• [TASK DIRECTIONS]: Copy the data exactly from the line that contains "Recreate this object" through the line that contains "TROUGH_RADIUS = 0.30", keeping both end lines and leaving out everything else.

• [MATERIAL]:
+---+

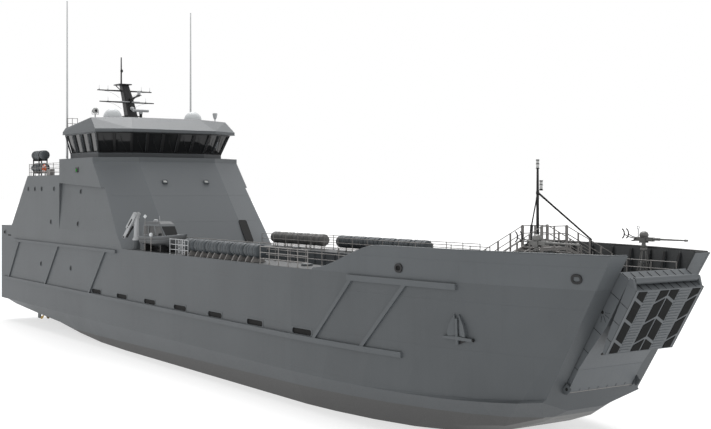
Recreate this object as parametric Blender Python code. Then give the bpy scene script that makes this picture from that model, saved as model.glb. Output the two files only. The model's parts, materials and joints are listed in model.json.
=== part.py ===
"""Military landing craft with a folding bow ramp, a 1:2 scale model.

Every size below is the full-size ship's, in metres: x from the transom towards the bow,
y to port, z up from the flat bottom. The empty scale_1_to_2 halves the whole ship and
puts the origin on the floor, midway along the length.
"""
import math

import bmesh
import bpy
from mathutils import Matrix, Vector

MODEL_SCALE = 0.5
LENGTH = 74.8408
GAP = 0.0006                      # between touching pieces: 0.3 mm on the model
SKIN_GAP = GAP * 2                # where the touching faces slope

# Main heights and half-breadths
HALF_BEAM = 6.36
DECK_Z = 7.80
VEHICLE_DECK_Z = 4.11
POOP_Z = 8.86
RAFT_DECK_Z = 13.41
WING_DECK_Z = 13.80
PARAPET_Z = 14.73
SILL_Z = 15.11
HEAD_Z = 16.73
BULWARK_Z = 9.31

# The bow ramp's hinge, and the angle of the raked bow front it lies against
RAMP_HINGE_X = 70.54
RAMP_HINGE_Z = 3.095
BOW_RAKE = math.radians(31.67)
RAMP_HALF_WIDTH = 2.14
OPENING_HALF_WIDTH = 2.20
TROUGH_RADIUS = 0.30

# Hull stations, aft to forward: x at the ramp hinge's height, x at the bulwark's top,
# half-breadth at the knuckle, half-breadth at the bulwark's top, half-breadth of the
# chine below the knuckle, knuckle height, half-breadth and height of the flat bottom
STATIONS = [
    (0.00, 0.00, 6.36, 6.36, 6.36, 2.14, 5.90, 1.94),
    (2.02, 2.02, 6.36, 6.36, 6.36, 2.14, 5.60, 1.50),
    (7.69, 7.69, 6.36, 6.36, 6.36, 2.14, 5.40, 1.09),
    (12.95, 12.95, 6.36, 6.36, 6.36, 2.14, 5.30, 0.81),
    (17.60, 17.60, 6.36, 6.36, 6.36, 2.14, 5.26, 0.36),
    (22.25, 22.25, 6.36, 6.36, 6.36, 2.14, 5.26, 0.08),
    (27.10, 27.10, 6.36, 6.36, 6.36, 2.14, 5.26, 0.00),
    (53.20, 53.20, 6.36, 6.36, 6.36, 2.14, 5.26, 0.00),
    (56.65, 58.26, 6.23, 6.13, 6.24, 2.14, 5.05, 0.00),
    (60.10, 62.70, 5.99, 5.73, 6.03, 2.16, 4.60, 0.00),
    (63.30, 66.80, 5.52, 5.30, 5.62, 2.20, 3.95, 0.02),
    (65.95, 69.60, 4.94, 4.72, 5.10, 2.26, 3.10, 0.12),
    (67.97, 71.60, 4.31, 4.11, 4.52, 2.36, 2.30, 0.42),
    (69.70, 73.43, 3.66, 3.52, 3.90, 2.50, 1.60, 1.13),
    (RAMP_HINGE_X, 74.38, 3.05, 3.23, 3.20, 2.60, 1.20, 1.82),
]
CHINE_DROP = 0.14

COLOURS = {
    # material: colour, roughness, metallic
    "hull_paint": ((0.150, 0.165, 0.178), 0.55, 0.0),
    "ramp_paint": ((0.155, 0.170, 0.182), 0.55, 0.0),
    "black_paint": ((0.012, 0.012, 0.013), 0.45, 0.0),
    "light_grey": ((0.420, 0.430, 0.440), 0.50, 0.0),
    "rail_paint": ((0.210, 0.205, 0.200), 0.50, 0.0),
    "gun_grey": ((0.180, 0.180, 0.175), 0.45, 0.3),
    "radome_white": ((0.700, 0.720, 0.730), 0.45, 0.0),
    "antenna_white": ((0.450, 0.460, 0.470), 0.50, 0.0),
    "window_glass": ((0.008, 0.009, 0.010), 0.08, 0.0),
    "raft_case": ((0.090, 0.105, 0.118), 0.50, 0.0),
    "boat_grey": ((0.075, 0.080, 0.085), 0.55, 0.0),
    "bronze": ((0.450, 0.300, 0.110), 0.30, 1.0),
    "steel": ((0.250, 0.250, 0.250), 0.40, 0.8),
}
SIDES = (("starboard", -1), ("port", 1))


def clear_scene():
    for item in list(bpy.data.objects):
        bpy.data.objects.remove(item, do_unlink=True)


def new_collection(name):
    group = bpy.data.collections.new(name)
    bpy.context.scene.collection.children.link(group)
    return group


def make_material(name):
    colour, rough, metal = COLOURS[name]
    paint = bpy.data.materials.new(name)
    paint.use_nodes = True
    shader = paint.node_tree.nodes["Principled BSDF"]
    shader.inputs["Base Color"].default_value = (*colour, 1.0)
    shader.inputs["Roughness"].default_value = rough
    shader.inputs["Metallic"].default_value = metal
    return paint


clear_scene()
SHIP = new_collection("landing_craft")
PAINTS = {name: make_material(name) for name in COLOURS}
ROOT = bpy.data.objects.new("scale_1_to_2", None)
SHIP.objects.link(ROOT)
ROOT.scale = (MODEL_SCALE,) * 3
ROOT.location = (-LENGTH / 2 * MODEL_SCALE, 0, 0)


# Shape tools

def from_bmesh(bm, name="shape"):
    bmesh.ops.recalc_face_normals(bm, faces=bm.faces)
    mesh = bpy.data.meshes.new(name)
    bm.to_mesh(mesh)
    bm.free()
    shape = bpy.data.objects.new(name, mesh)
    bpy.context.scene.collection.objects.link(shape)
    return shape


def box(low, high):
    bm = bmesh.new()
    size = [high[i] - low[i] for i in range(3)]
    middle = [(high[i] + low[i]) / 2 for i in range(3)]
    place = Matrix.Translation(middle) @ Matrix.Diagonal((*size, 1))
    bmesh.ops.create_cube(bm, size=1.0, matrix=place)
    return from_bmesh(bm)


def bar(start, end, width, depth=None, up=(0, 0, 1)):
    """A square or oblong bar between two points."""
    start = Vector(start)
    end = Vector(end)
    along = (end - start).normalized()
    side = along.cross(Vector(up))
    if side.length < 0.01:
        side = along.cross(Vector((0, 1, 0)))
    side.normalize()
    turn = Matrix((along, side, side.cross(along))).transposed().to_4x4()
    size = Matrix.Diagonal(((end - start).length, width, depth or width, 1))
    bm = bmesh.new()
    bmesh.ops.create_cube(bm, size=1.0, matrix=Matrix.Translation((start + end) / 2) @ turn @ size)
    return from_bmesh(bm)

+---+

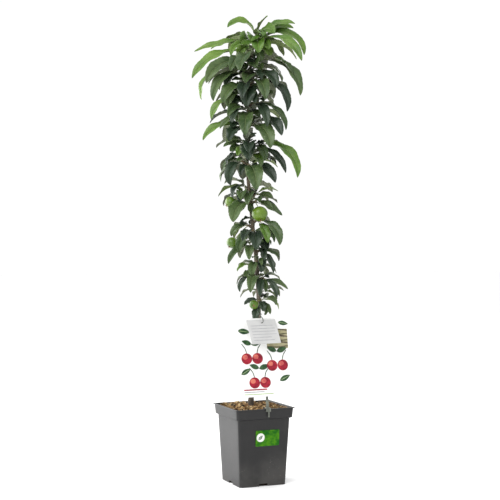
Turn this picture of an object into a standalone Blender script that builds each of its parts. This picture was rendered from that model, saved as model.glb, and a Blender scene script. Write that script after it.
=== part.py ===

+---+

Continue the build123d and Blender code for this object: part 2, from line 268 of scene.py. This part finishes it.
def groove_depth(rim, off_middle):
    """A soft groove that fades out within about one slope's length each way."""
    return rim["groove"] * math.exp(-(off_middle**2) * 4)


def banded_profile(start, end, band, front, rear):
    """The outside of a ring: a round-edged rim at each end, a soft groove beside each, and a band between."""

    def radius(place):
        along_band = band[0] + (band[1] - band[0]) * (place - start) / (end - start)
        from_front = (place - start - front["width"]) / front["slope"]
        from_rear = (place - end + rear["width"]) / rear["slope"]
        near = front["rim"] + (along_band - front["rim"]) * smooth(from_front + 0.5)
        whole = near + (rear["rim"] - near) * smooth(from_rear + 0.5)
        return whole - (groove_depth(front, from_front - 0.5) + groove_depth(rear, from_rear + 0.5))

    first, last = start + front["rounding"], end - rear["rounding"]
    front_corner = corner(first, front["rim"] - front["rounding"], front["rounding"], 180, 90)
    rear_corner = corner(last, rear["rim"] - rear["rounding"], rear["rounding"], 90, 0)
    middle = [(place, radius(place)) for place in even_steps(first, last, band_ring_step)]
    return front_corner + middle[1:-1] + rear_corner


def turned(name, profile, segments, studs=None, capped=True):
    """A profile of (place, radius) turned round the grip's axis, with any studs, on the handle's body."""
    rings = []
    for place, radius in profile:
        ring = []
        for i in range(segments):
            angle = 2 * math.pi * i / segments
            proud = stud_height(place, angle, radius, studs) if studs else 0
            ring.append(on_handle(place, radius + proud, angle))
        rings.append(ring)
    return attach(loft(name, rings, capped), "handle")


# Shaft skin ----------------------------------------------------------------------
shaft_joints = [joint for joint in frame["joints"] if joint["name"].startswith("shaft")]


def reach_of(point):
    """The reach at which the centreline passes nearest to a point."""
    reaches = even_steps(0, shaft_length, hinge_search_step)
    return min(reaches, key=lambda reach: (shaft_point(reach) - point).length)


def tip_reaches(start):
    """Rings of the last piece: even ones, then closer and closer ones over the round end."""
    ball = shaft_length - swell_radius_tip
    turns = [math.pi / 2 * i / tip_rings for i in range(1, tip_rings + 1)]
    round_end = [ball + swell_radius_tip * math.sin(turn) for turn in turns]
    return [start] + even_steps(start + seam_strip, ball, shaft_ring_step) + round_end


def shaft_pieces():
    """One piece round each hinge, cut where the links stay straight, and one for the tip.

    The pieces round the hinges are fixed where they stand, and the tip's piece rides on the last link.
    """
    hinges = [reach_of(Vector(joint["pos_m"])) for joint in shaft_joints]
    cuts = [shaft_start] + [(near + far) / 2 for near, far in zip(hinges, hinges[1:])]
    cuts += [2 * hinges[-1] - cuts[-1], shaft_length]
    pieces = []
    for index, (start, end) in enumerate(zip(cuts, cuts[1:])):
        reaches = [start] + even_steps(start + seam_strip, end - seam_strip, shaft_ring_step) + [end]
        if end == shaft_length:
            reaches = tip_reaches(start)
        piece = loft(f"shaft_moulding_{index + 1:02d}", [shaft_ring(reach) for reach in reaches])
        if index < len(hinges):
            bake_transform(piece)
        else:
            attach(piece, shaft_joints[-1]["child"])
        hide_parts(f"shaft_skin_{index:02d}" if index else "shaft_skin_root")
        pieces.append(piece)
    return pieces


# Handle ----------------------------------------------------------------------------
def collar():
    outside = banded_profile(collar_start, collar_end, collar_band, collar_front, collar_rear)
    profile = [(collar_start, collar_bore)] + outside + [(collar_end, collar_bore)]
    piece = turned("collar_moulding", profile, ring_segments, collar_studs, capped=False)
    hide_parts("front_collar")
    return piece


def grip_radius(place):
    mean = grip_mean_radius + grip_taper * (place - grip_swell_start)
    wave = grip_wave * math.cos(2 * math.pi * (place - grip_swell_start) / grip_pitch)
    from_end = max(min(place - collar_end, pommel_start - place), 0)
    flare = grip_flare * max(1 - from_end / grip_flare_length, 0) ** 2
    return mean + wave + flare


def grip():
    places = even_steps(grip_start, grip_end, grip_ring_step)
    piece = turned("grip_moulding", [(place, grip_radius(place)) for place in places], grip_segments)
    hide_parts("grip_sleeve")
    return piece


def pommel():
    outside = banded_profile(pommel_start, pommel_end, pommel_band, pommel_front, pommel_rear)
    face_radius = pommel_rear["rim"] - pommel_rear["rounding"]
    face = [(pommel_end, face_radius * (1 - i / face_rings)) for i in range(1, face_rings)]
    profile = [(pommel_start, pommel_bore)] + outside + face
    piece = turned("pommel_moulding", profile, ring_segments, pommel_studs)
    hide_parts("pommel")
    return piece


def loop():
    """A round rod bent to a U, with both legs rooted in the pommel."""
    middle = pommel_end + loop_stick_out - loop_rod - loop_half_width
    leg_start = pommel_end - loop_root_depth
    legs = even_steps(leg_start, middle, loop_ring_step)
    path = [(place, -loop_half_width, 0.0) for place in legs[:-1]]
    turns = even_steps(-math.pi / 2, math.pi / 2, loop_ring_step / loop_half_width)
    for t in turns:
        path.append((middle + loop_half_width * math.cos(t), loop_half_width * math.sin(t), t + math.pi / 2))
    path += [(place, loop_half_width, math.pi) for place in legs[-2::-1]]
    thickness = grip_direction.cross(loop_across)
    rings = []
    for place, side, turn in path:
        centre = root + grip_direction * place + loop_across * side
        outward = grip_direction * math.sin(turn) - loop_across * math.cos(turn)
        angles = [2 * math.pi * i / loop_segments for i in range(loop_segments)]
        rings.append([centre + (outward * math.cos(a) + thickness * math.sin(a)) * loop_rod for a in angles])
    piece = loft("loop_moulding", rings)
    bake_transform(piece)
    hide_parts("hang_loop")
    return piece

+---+

• [OUTPUT OF THE EXERCISE]:
Recreate this object as parametric Blender Python code. Then give the bpy scene script that makes this picture from that model, saved as model.glb. Output the two files only. The model's parts, materials and joints are listed in model.json.
=== part.py ===
"""Military landing craft with a folding bow ramp, a 1:2 scale model.

Every size below is the full-size ship's, in metres: x from the transom towards the bow,
y to port, z up from the flat bottom. The empty scale_1_to_2 halves the whole ship and
puts the origin on the floor, midway along the length.
"""
import math

import bmesh
import bpy
from mathutils import Matrix, Vector

MODEL_SCALE = 0.5
LENGTH = 74.8408
GAP = 0.0006                      # between touching pieces: 0.3 mm on the model
SKIN_GAP = GAP * 2                # where the touching faces slope

# Main heights and half-breadths
HALF_BEAM = 6.36
DECK_Z = 7.80
VEHICLE_DECK_Z = 4.11
POOP_Z = 8.86
RAFT_DECK_Z = 13.41
WING_DECK_Z = 13.80
PARAPET_Z = 14.73
SILL_Z = 15.11
HEAD_Z = 16.73
BULWARK_Z = 9.31

# The bow ramp's hinge, and the angle of the raked bow front it lies against
RAMP_HINGE_X = 70.54
RAMP_HINGE_Z = 3.095
BOW_RAKE = math.radians(31.67)
RAMP_HALF_WIDTH = 2.14
OPENING_HALF_WIDTH = 2.20
TROUGH_RADIUS = 0.30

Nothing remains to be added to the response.